The other thing I'm proud of is the data management discipline underneath that loop. A detection on the screen isn't a number — it's a node in a graph that tracks back to its source orthomosaic version, the model version that produced it, the inference run it came from, and the canonical site it belongs to. Reflying a site doesn't fragment the data; it deepens it. Adding a species or an attribute doesn't require a deploy. Old orthos don't get deleted to save money — they tier into Glacier and stay queryable. This is the same provenance discipline I bring to media work, applied to geospatial data: nothing becomes an orphan, and any export handed to a researcher comes with the chain of custody attached.
Tech notes
Fully serverless backend on AWS (Lambda + API Gateway + DynamoDB) for cost efficiency during idle periods. Frontend is a React SPA hosted on S3 + CloudFront with MapLibre GL for rendering.

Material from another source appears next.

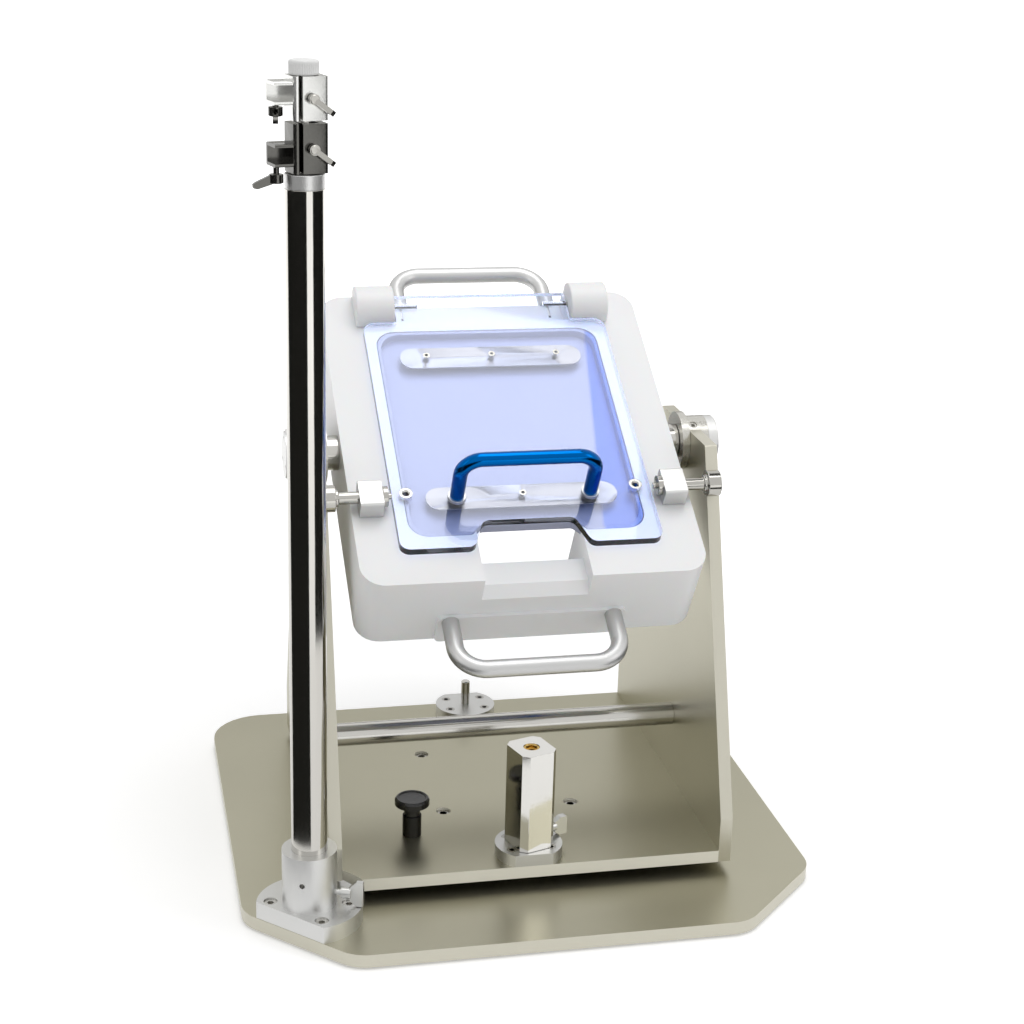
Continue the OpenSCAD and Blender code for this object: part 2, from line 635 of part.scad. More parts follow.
module post_block() color("#c9c7c1") on_post() difference() {
  linear_extrude(post_h) polygon([[-post_w / 2 + post_cut, -post_d / 2],
    [post_w / 2 - post_cut, -post_d / 2], [post_w / 2, -post_d / 2 + post_cut],
    [post_w / 2, post_d / 2 - post_cut], [post_w / 2 - post_cut, post_d / 2],
    [-post_w / 2 + post_cut, post_d / 2], [-post_w / 2, post_d / 2 - post_cut],
    [-post_w / 2, -post_d / 2 + post_cut]]);
  translate([0, 0, -1]) cylinder(r = spigot_r + run_gap, h = post_socket + 1);
  translate([0, 0, post_h - insert_h]) cylinder(r = insert_r + run_gap, h = insert_h + 1);
  translate([0, 0, post_screw_h]) x_rod(3 + run_gap, 0, post_w);
}
module post_insert() color("#c79a35") on_post() translate([0, 0, post_h - insert_h]) difference() {
  cylinder(r = insert_r, h = insert_h - 0.8);
  translate([0, 0, -1]) cylinder(r = 4, h = insert_h + 2);
  translate([0, 0, insert_h - 4]) cylinder(r = 6.2, h = 5, $fn = 6);
}
module post_wing_screw() color("#c2c2bf") on_post() translate([post_w / 2 + 5, 0, post_screw_h])
  rotate([0, 90, 0]) wing_screw(3, post_w / 2 + 5 - spigot_r - 0.4, 5, 6, post_wing, 14, 7);

// Trunnions: housings and caps stay with the yoke, shafts turn with the tank
module on_pivot() translate([0, swivel_y, pivot_z]) children();
module set_screw_place() translate([(side_in + yoke_w / 2) / 2, 0, 0]) rotate([35, 0, 0]) children();
module trunnion_housings() color("#bbb8a6") on_pivot() both_sides() difference() {
  union() {
    x_rod(housing_disc_r, housing_in, housing_in + housing_disc_t);
    x_rod(housing_r, housing_in + 1, housing_out);
  }
  x_rod(journal_r + run_gap, housing_in - 1, housing_out + 1);
  set_screw_place() cylinder(r = 4, h = housing_r + 5);
}
module trunnion_set_screws() color("#8b8a84") on_pivot() both_sides() set_screw_place()
  difference() {
    translate([0, 0, journal_r + 0.5]) cylinder(r = 4, h = housing_r - journal_r - 2);
    translate([0, 0, housing_r - 4.5]) cylinder(r = 2.2, h = 6, $fn = 6);
  }
module trunnion_shafts() color("#cfcec9") on_pivot() both_sides() {
  x_rod(shoulder_r, tank_w / 2, housing_in - 0.4);
  x_rod(journal_r, tank_w / 2 - journal_in, housing_out - 0.6);
}
module trunnion_end_caps() color("#d2d1cb") on_pivot() both_sides() difference() {
  union() {
    x_rod(housing_r, housing_out, housing_out + end_cap_t - 2);
    x_rod(housing_r - 2, housing_out, housing_out + end_cap_t);
  }
  for (a = [0, 120, 240]) rotate([a, 0, 0]) translate([0, 0, 17])
    x_rod(2.5, housing_out + end_cap_t - 3, housing_out + end_cap_t + 1);
}

module tank_frame() color("#e9e9e7") on_tank() difference() {
  union() {
    translate([0, tank_l / 2, -tank_t]) linear_extrude(tank_t) polygon(rect(tank_w, tank_l, tank_r));
    translate([0, 0, -(tank_t + pad_top) / 2]) rotate([90, 0, 0]) translate([0, 0, -2])
      linear_extrude(pad_t + 2) polygon(rect(pad_w, tank_t - pad_top, 6));
  }
  translate([0, (window_front + window_back) / 2, -tank_t - 1]) linear_extrude(tank_t + 2)
    polygon(rect(window_w, window_back - window_front, 16));
  translate([-trough_w / 2, front_wall, -tank_t - 1])
    cube([trough_w, window_front - front_wall + 1, tank_t + 2]);
  translate([0, 0, -tray_t - 0.5]) linear_extrude(tray_t + 2) polygon(tray_outline(tray_gap));
  translate([-trough_w / 2, 0, 0]) rotate([90, 0, 90]) linear_extrude(trough_w)
    polygon([[-6, 2], [front_wall + 12, 2], [front_wall + 12, -trough_d], [trough_lip, -trough_d],
      [-6, -trough_d - trough_lip - 6]]);
  translate([-hinge_block_x + 0.5, lid_back + 3, -relief_d])
    cube([2 * hinge_block_x - 1, tank_l, relief_d + 1]);
  both_sides() translate([0, pivot_s, -pivot_drop])
    x_rod(journal_r + run_gap, tank_w / 2 - journal_in - 0.5, tank_w / 2 + 1);
  for (x = [-1, 1]) {
    translate([x * grip_w / 2, 0, -front_grip_drop]) rotate([90, 0, 0])
      translate([0, 0, -19]) cylinder(r = 3.2, h = 20 + pad_t);
    translate([x * grip_w / 2, tank_l, -rear_grip_drop]) rotate([90, 0, 0])
      translate([0, 0, -1]) cylinder(r = 3.2, h = 20);
  }
}
module gel_tray() color("#1677d6") on_tank() difference() {
  translate([0, 0, -tray_t - 0.5]) linear_extrude(tray_t) polygon(tray_outline(0));
  translate([0, 0, -tray_t + 2]) linear_extrude(tray_t) polygon(tray_outline(-tray_wall));
}

// The right-hand hinge block
module hinge_block() on_tank() difference() {
  translate([hinge_block_x, hinge_s, 0]) rotate([90, 0, 90]) linear_extrude(hinge_block_w)
    intersection() {
      union() {
        translate([0, hinge_w]) circle(r = hinge_r);
        translate([-hinge_r, 0]) square([2 * hinge_r, hinge_w]);
      }
      translate([-hinge_r, 0]) square([2 * hinge_r - (hinge_s + hinge_r > tank_l ? 1 : 0), 99]);
    }
  translate([0, hinge_s, hinge_w]) x_rod(hinge_pin_r + run_gap, hinge_block_x - 1, hinge_block_x + 28);
}
module hinge_block_right() color("#efefed") hinge_block();
module hinge_block_left() color("#efefed") mirror([1, 0, 0]) hinge_block();
module hinge_pins() color("#c9c8c4") on_tank() both_sides()
  translate([0, hinge_s, hinge_w]) x_rod(hinge_pin_r, tongue_w / 2 - 24, hinge_block_x + 26);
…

Tiling runs as asynchronous batch jobs triggered by S3 uploads. The data model is normalized around three first-class entities — Site (canonical, persistent), Survey (a single flight on a site, versioned), and Detection (output of one model run on one survey) — with model versions and species taxonomy as first-class records alongside. That separation is what makes "re-run model M against survey S from 2024" a real query rather than a thought experiment.
What's next: a reviewer audit log so every validation and correction is attributable and reversible, and reproducible training runs that pin each model version to a frozen training-set snapshot — closing the provenance chain from raw image all the way through to model weights.